Hi Trudi! Greetings Everyone! Hope things are fine with you. All Russian men are waiting for Saturday to come with bated breath. The matter is that the 23rd of February is a national holiday in Russia. It is called Defender of Motherland’s Day. On this day women give cards and small (or big) presents to their fathers, husbands, sons, grandfathers etc. Talking about presents, Trudi, do you know what you will give to your grandmother for her birthday yet? People of her age need to feel loved and needed. What about a photo of you, your daughter and your husband smiling happily at her from a nice photo frame? Or maybe a nice cushion? Or a picture of a place which is important to both you and your grandmother accompanied by a card with the words of love and care?
Now’s the time for me to tell you about the way a typical Russian wedding is organised.
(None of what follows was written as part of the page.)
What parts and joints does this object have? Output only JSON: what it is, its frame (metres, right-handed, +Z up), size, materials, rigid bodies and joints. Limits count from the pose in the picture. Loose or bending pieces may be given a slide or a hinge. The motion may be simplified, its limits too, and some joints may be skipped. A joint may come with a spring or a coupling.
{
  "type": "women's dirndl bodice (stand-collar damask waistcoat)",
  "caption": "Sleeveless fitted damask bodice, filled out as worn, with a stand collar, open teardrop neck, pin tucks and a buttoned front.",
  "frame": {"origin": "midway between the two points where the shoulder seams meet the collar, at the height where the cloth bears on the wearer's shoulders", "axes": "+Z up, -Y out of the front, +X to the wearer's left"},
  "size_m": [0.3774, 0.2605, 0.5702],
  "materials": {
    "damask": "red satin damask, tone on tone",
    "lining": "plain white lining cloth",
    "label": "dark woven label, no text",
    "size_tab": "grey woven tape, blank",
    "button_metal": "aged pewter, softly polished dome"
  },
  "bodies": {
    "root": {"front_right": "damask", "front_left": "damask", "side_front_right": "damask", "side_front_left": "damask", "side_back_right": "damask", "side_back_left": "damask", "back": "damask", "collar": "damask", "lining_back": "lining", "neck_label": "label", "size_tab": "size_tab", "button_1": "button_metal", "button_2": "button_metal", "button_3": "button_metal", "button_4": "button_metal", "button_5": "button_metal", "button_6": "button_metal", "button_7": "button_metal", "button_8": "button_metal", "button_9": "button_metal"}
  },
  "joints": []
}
In accordance with an old Russian tradition, on the wedding day the bride is supposed to wait for the groom at her parents’ house. While the bride is having her hair and make-up done at her parents’ house, the groom and his friends decorate their cars with flowers and ribbons, the groom’s car must be the most lavishly decorated one. When the groom and his entourage arrive by the door of the bride’s parents’ house, they announce their presence by sounding the horns of their cars. They are met by the bride’s girl-friends. It is the beginning of a wedding tradition which is called Redemption. During the redemption the groom is expected to demonstrate his intelligence and other skills and his friends must help him answer tricky questions and perform various tasks.
The redemption can be described as an act of exchanging the groom’s skills for the bride. It is a trial the purpose of which is to see whether the groom is good enough for the bride :) The questions and tasks are not at all difficult and even if the groom and his friends fail to do a task properly, they can make up for it with some money which they give to the bride’s friends. The bride’s friends task is to get as much money as possible :) Originally this tradition was used to raise some money for the newly married couple; now it is done to pay respect for old traditions. "Redemption" is carried on in a light-hearted manner with lots of jokes until the groom finally reaches the front door of the house (or flat) where his wife-to-be has been waiting for him.
Then the groom gives the bride her wedding bouquet. Inside the flat there will be a table with champagne and snacks for everybody as another Russian tradition says that a daughter should be given to her future husband from behind a table with food. After this, everybody gets into the cars and follows to the church (or registry office).
After the service is finished, the newlyweds need to cross seven bridges. It is considered to bring happiness for many years ahead. All modern couples just drive across seven bridges while to do it properly the groom must carry his wife in his arms! I wonder whether my Alexander will be able to do it with his broken wrist :/
A few superstitions: it is bad luck to get married in May or in a leap-year. How crazy am I to be going to get married in May and in a leap-year at the same time!? Rain on the wedding day is a good omen. Traditionally, the wedding season in Russia is autumn. In autumn the harvest was finished and peasants didn’t have to work very hard until next spring, so people got married in autumn.
After the bridges have been crossed and photos have been taken the newlyweds are going to the restaurant where they will be met by their parents, friends and other guests. Now the bride and the groom need to take a bite of the bread offered to them by the groom’s mother. The one who takes a bigger bite will be the head of the family. Or at least this is what another Russian custom says.
Then a normal wedding reception follows with music, dances, drinks, food and speeches. After the reception, the groom and the bride go home and it is important that the groom carries the bride across the threshold in his arms (yes, again!). And then they’ll live happily ever after….
…until next day. The second day of the wedding is also celebrated but, of course, it is a rather quiet event compared to the first day. Some people even chose not to have one all.
Before I leave you today, have a look at the photo of some of the members of my extended family. They are my Granny, Grandfather, my uncle’s wife and my two little cousins, Masha and Anya. It was my Granny who suggested that Alex and I get married in a church, she is very religious and she has got such a big heart :)
James, I didn’t say I didn’t like the idea of throwing the bouquet. I meant throwing another thing.
And the last thing for today, have you noticed that the wedding rings in the first photo are on the fingers of the right, rather than left, hands? In many Orthodox countries (including Russia) weddings rings are worn on the ring finger of the right hand.
It’s a photo of St. Michael Cathedral where Alex and I will be married. It was rebuilt a year ago after it had been destroyed completely by communists in 1937. There are two such churches in Russia, the first one is in St. Petersburg.